小関ブログ

『「法令遵守」が日本を滅ぼす』を読んで(2)

今日も穏やかな晴れの朝です。が、気温はかなり下がったようです。いつもなら15分歩いた位で手袋を脱ぎたくなるのですが、今朝は事務所に着くまでとれませんでした。
昨日は、農耕民族としての日本人の民族性がミーム(meme:文化因子)によって現代の日本人にも受け継がれているという話を書きました。
私は、郷原氏の言う「非法治国家たる法令国家」ということの意味は、日本という国家が、近代化を目指して明治期の初期に大陸法、英米法を混合した形で、まったく背景となる文化や歴史の異なる制度を取り入れたことにはじまり、戦後はアメリカ型の市場経済と民主主義を模倣しながらヨーロッパの諸制度からも直輸入をして、緻密で、精緻な法令を数多く作り、体系化しそれに基づいて制度化してきたけれども実際の経済活動や市民生活はそれとは乖離した形で動いているということで、精神的・文化的土壌がないままに法制度化がすすみ「法令国家」になったけれども、本来的な意味での「法治国家」とは言えず、そのことが「法令遵守」という言葉によって様々な問題を惹き起こしていると言うことだという理解をしました。
いま、政府部内で当たり前のように使われている“カタカナ語”の多くは、外来語というよりは、無理矢理日本語に置き換えているものが多く、一般の人々が理解することは困難であるという現実があります。言語とは、その民族の歴史や文化、伝統によって培われ、変遷し、或いは成熟してきたもので、その言葉の背景を為すものの理解が不可欠だと思うのです。が、日本の官僚の皆さんは、いとも簡単に直訳し、コンパクトな言葉に略して使っているようです。
なので、「コンプライアンス=法令遵守」という言い方もかなり問題がありそうです。


ネット検索をすると

コンプライアンス (Compliance) とは、(要求・命令などに)従うこと、応じることを意味する英語。近年、法令違反による信頼の失墜が事業存続に大きな影響を与えた事例が続発したため、特に企業活動における法令違反を防ぐという観点からよく使われるようになった。こういった経緯からか、日本語では「法令遵守」と訳される。

とあり、

一部でモラルと混同される向きがあるが、コンプライアンスはあくまで「法令遵守」であるため、モラルとは別物である。
たとえ法令そのものがモラルに反していたとしても、法令を遵守していればコンプライアンスは成立し、また法令に定められていないモラル違反(いわゆる「法の抜け穴」を突くような行為など)を行っていたとしても、法令を遵守してさえいればコンプライアンスは成立する。逆の言い方をすれば、法令に則っていない行動の場合、その行動がいかにモラル的に合致した行動でもコンプライアンス違反となる。

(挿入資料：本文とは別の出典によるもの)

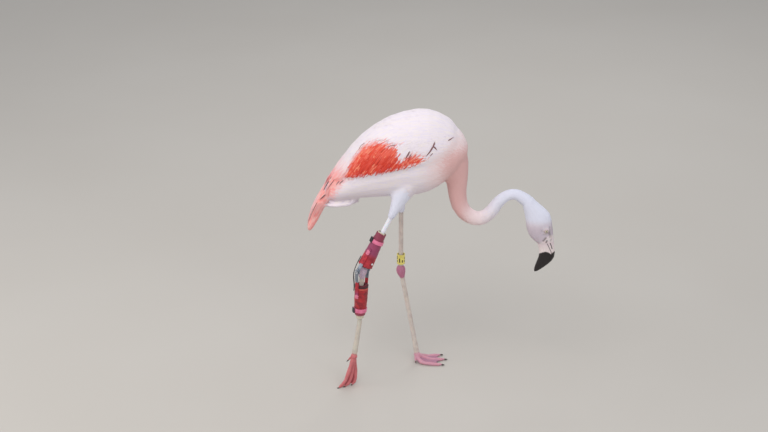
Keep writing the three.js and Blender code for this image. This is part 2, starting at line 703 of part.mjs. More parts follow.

と、あります。(ウィキペディア フリー百科事典)何ともわかりにくい説明です。
しかも問題なのは、その日本語に置き換えられた言葉によって新たな価値観が生まれ、その価値観によってそれまでの社会では当たり前としていた価値観が淘汰されていくことだと感じています。日本には聖徳太子の17条憲法にいう「和をもって尊しと為す。」という伝統的価値観があります。この価値観に対して、市場競争至上主義によってもたらされる「弱肉強食」に基づく「勝ち組・負け組」という価値観が支配的になりつつあるように感じているのは私だけではないと思うのです。
いまは亡き、ピーター・F・ドラッカー氏がその著書の中で、書いている「私は、21世紀の日本が、あの日本に特有の社会的な調和、『和』を発展させていくことを願う。」という言葉を改めて考えさせられた次第です。